Gioiosa Marea – Il “Treno della scienza”, il romanzo degli “incolpevoli” e dell’esigenza

Ogni testo, scritto e narrato, che si trasforma in romanzo, contiene e alimenta una colpa. Colpa di, colpa per. Lo si scrive sempre incolpando un lui o una lei, o un qualcosa che ha indotto a scrivere.

Chi legge, ovviamente, e mi riferisco a qualsiasi testo scritto, si identifica con chi lo scrive, con chi pensa di aver pubblicato un libro necessario, indispensabile, perché nei contenuti, nell’ambizione di scuotere coscienze, di ammonire la società, di ispirare dibattiti sociali e politici, di elevare un falò di trascurabili ragioni personali a indignazione collettiva, ne fa motivo di riflessione.

Nel “Treno della scienza” invece, che per alcuni versi possiamo definirlo un romanzo costruito fra lo scenario di innumerevoli passaggi di vita, il novello scrittore, ora affermatosi per il successo raggiunto, Prof. Bruno Lorenzo Castrovinci , descrive tratti salienti di una vita piatta e di consuetudini che sono assai lontane dalle emozioni, dai palpiti e dal pathos; che non mettono a fuoco passioni, sino a quando vi è l’ esigenza di astenersi dall’ immobilismo introdotto nella vita dei protagonisti, per una staticità assai insopportabile.

Il treno della scienza”, distoglie i pendolari dai ritmi quotidiani funesti; pendolari che si recano sul proprio posto di lavoro e che intrecciano, attraverso la regolarità dell’ incontro giornaliero, quella che potremmo chiamare la rivitalizzazione delle emozioni.

Questo il titolo del romanzo, che porta con sé e in sé, tutto l’ apparato di vite pronte a rinascere, tra lo sguardo ed il suo significato, tra la passione, fra gesta incomprensibili, ma tanto comprensibili in chi sa, in chi avverte, in chi vorrebbe, in chi ha sempre desiderato, voluto.

E tutto si trasforma. Cambiano vite. Cambia la meta. Muta qualcosa e tutto diventa attesa. Attesa di un treno di cui non sappiamo chi scenderà alla successiva fermata e quanto durerà la sosta in essa. Quasi tutti i romanzi contemporanei rispondono al biblico appello di Adamo ed Eva, alla necessità di intervenire nel corso delle cose attraverso una manomissione, una deviazione che fatalmente culmina sempre nel voler provare ancora, nel sentimento trattato con cura.
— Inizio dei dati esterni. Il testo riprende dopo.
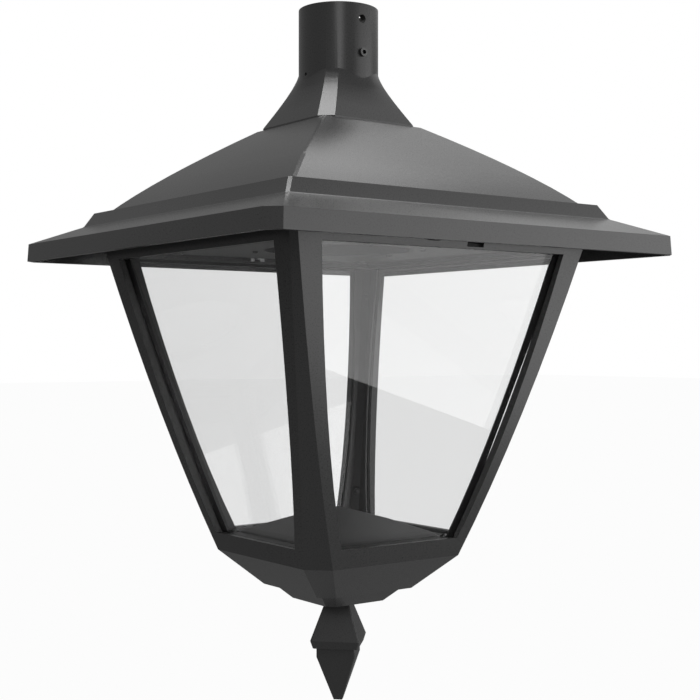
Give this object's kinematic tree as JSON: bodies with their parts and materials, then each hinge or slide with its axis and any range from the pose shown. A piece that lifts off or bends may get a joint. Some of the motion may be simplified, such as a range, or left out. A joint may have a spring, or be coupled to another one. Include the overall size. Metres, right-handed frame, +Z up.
{
  "type": "pendant lantern",
  "caption": "Square cast pendant lantern with a pole sleeve, stepped pyramid roof, tapered glazed body that swings down on a hinge, and a pointed finial.",
  "frame": {"origin": "on the lantern's axis at the top rim of the pole sleeve, the mouth of the socket", "axes": "+Z up along the axis, out of the socket; -Y is the hinged side of the glazed body and +Y the side with its closing screw"},
  "size_m": [0.4488, 0.4488, 0.657],
  "materials": {
    "cast_anthracite": "die-cast aluminium, satin anthracite powder coat",
    "stainless": "plain stainless steel",
    "clear_glass": "clear toughened glass",
    "black_rubber": "black silicone",
    "tray_sheet": "anthracite coated sheet",
    "black_steel": "black oxide steel",
    "bare_aluminium": "bare cast",
    "white_board": "white solder mask",
    "chip_resin": "phosphor resin",
    "frosted_lens": "satin polycarbonate",
    "grey_plastic": "moulded",
    "black_plastic": "moulded",
    "brass_fixing": "plain brass",
    "retainer_sheet": "anthracite coated sheet",
    "floor_sheet": "anthracite coated pressing"
  },
  "bodies": {
    "canopy": {"neck": "cast_anthracite", "grub_screw": "black_steel", "neck_screws": "stainless", "roof": "cast_anthracite", "cable_grommet": "black_rubber", "gear_tray": "tray_sheet", "tray_screws": "black_steel", "heat_sink": "bare_aluminium", "light_board": "white_board", "light_chips": "chip_resin", "lens": "frosted_lens", "lens_ring": "cast_anthracite", "ring_screws": "black_steel", "driver": "grey_plastic", "terminal_block": "black_plastic", "earth_screw": "brass_fixing", "hinge_arms": "stainless", "hinge_screws": "stainless", "closing_strap": "stainless", "strap_screws": "stainless"},
    "glazed_body": {"body_frame": "cast_anthracite", "body_seal": "black_rubber", "glass_front": "clear_glass", "glass_right": "clear_glass", "glass_back": "clear_glass", "glass_left": "clear_glass", "glass_seals": "black_rubber", "glass_retainers": "retainer_sheet", "retainer_screws": "black_steel", "floor_cover": "floor_sheet", "floor_screws": "stainless", "hinge_pins": "stainless", "closing_screw": "stainless", "closing_nut": "stainless", "finial": "cast_anthracite", "finial_nut": "stainless"}
  },
  "joints": [
    {"name": "body_hinge", "type": "hinge", "parent": "canopy", "child": "glazed_body", "pos_m": [0, -0.1605, -0.225], "axis": [-1, 0, 0], "range_deg": [0, 75]}
  ]
}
È il romanzo degli “incolpevoli”; strano a dirsi. Incolpevoli perché tutto avviene senza averne colpa…in un susseguirsi di istanti per niente premeditati. Sembra essere il romanzo del bisogno, dell’esigenza. Ed è proprio questo che lo fa diventare un romanzo costruito su passaggi reali.

Per certi inossidabili aspetti è molto di più di un romanzo, è molto meglio di quelli che minacciano di esserlo. Si tratta piuttosto di riconoscere, nel libro “Il treno della scienza” un’armonia del piacere, della passione non esibita, attesa e palesata da sguardi e da movenze che hanno una comunicazione non verbale carica ed espressiva, un talento indiscutibile ma non ingombrante, una pazienza pesata come l’oro, una grazia presente, un equilibrio non pedagogico: prerogative involontarie dei grandi libri.
Infine perché l’ha scritto uno scrittore autentico.
Come pochi in questo nostro hinterland. Uno di cui ci si incanta ad ascoltarlo. Uno che nel deserto del niente pianta le radici di una scrittura sapiente e per nulla banale. Uno che fa la differenza tra fenomeno della scrittura e artigiano della stessa.